Note: This is very similar to the way that Lucene indexes data.

It turns out the the code to do this isn’t that complex:

// start with a copy of the main array, with Id's in order, { 0, 1, 2, 3, 4, 5, ..... }
tagsByLastActivityDate = new Dictionary<string, int[]>(groupedTags.Count);
var byLastActivityDate = tag.Value.Positions.ToArray(); 
Array.Sort(byLastActivityDate, comparer.LastActivityDate);

Where the comparer is as simple as the following (note that is sorting the byLastActiviteDate array, using the values in the question array to determine the sort order.

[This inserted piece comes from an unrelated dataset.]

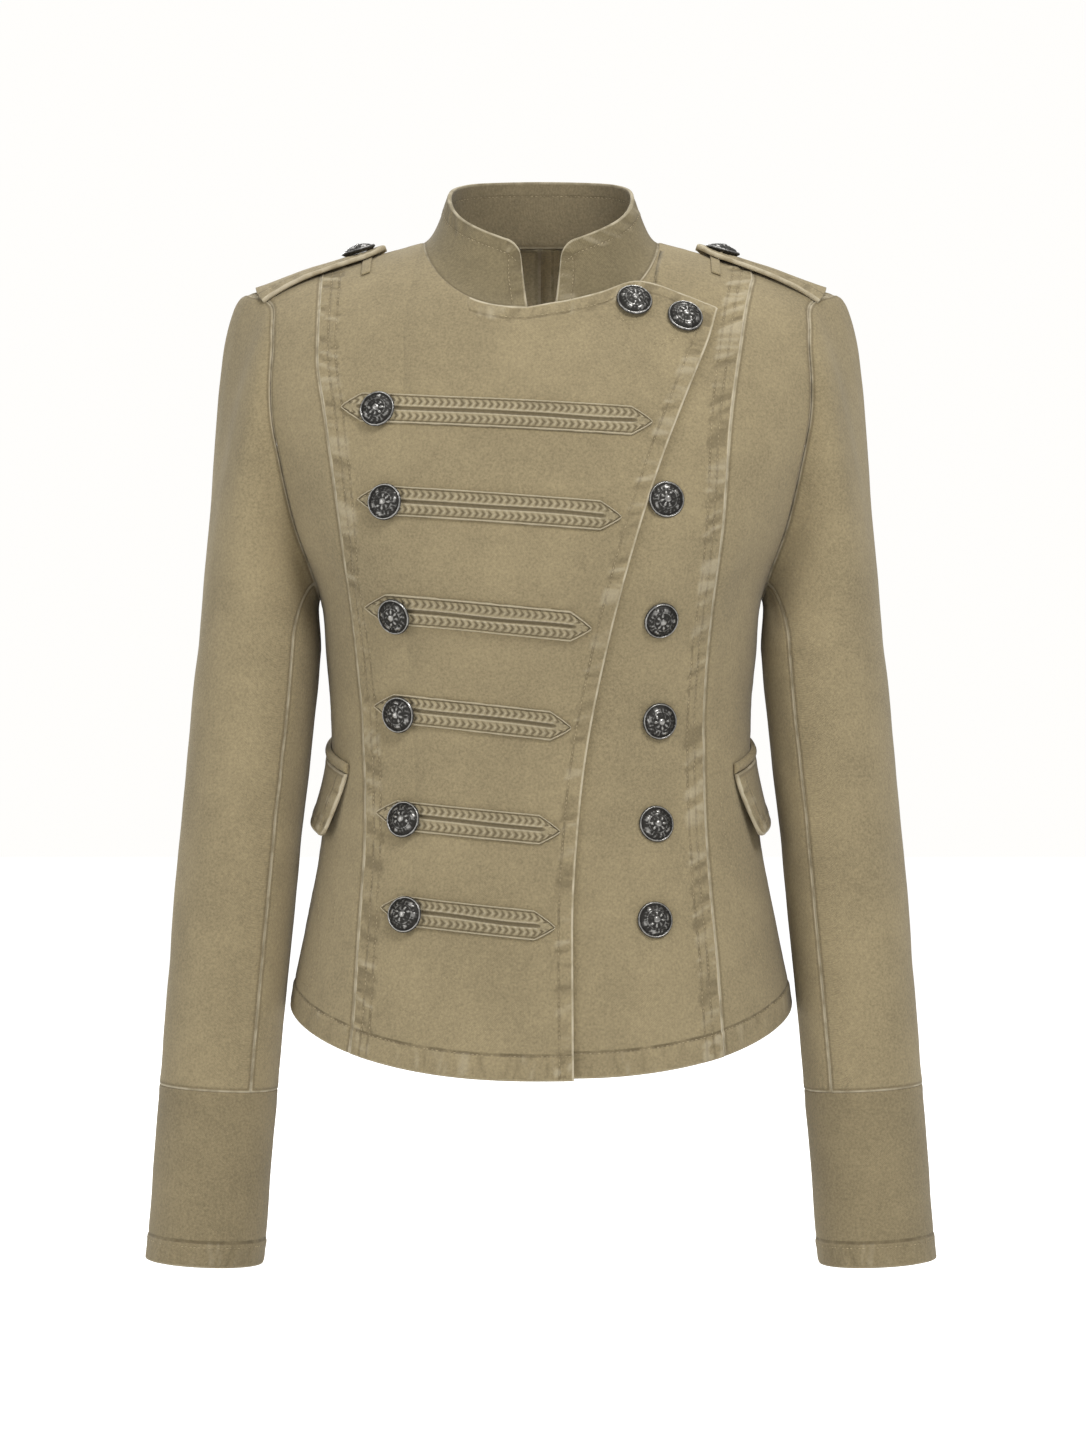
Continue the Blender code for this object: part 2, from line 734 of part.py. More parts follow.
def sleeve_tube():
    """All rings of the right sleeve from the armhole to the wrist."""
    loop = []
    for k in range(AROUND):
        if k <= AROUND // 2:
            turn, level = armhole(ARM_TURNS[k], False)
        else:
            turn, level = armhole(ARM_TURNS[AROUND - k], True)
        loop.append(spot(turn, level, -1))
    target = sleeve_ring(SLEEVE[0])
    rings = []
    for row in range(HEAD_ROWS + 1):
        t = row / HEAD_ROWS
        t = t * (HEAD_EVEN + (1 - HEAD_EVEN) * t)
        ring = []
        for k in range(AROUND):
            start = loop[k]
            end = target[k]
            a = 2 * math.pi * k / AROUND
            high = (1 - math.cos(a)) / 2
            fore = math.sin(a)
            leave = Vector((-0.96, -0.5 * fore, -0.12)) * (HEAD_LOW + (HEAD_HIGH - HEAD_LOW) * high)
            drop = start.z - end.z
            arrive = Vector((0.085 * high, 0.03 * fore, 1.0)) * (HEAD_HANG * drop)
            p1 = start + leave
            p2 = end + arrive
            ring.append(
                start * (1 - t) ** 3
                + p1 * (3 * t * (1 - t) ** 2)
                + p2 * (3 * t * t * (1 - t))
                + end * t**3
            )
        rings.append(ring)
    for row in SLEEVE[1:]:
        rings.append(sleeve_ring(row))
    return rings


def ring_normals(rings):
    """Outward directions of a tube of rings."""
    count = len(rings[0])
    normals = []
    for j, ring in enumerate(rings):
        line = []
        for k in range(count):
            around = ring[(k + 1) % count] - ring[(k - 1) % count]
            down = rings[min(len(rings) - 1, j + 1)][k] - rings[max(0, j - 1)][k]
            line.append(around.cross(down).normalized())
        normals.append(line)
    centre = sum(rings[-1], Vector()) / count
    if normals[-1][0].dot(rings[-1][0] - centre) < 0:
        normals = [[-n for n in line] for line in normals]
    return normals


def flip(points):
    return [[Vector((-p.x, p.y, p.z)) for p in row] for row in points]


def build_sleeves(collection, material):
    rings = sleeve_tube()
    normals = ring_normals(rings)
    inner_rings = []
    for ring, line in zip(rings, normals):
        inner_rings.append([p - n * CLOTH for p, n in zip(ring, line)])
    seam_row = HEAD_ROWS + CUFF_ROW
    pieces = (
        ("upper_sleeve", list(range(FRONT_SEAM, BACK_SEAM + 1))),
        ("under_sleeve", list(range(BACK_SEAM, AROUND + FRONT_SEAM + 1))),
    )
    for piece, columns in pieces:
        outer = [[ring[k % AROUND].copy() for k in columns] for ring in rings[: seam_row + 1]]
        inner = [[ring[k % AROUND].copy() for k in columns] for ring in inner_rings[: seam_row + 1]]
        pull_in(outer, inner, SEAM_GAP)
        cloth_wall(piece + "_right", outer, inner, material, collection)
        cloth_wall(piece + "_left", flip(outer), flip(inner), material, collection)
    cuff_outer = [[p.copy() for p in ring] for ring in rings[seam_row:]]
    cuff_inner = [[p.copy() for p in ring] for ring in inner_rings[seam_row:]]
    lower = Vector((0, 0, -2 * SEAM_GAP))
    cuff_outer[0] = [p + lower for p in cuff_outer[0]]
    cuff_inner[0] = [p + lower for p in cuff_inner[0]]
    cloth_tube("cuff_right", cuff_outer, cuff_inner, material, collection)
    cloth_tube("cuff_left", flip(cuff_outer), flip(cuff_inner), material, collection)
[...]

public int LastActivityDate(int x, int y)
{
    if (questions[y].LastActivityDate == questions[x].LastActivityDate)
        return CompareId(x, y);
    // Compare LastActivityDate DESCENDING, i.e. most recent is first
    return questions[y].LastActivityDate.CompareTo(questions[x].LastActivityDate);
}

So once we’ve created the sorted list on the left and right of the diagram above (Last Edited and Score), we can just traverse them in order to get the indexes of the Questions. For instance if we walk through the Score array in order (1, 2, .., 7, 8), collecting the Id’s as we go, we end up with { 8, 4, 3, 5, 6, 1, 2, 7 }, which are the array indexes for the corresponding Questions. The code to do this is the following, taking account of the pageSize and skip values:

var result = queryInfo[tag]
        .Skip(skip)
        .Take(pageSize)
        .Select(i => questions[i])
        .ToList();

Once that’s all done, I ended up with an API that you can query in the browser. Note that the timing is the time taken on the server-side, but it is correct, basic queries against a single tag are lightening quick!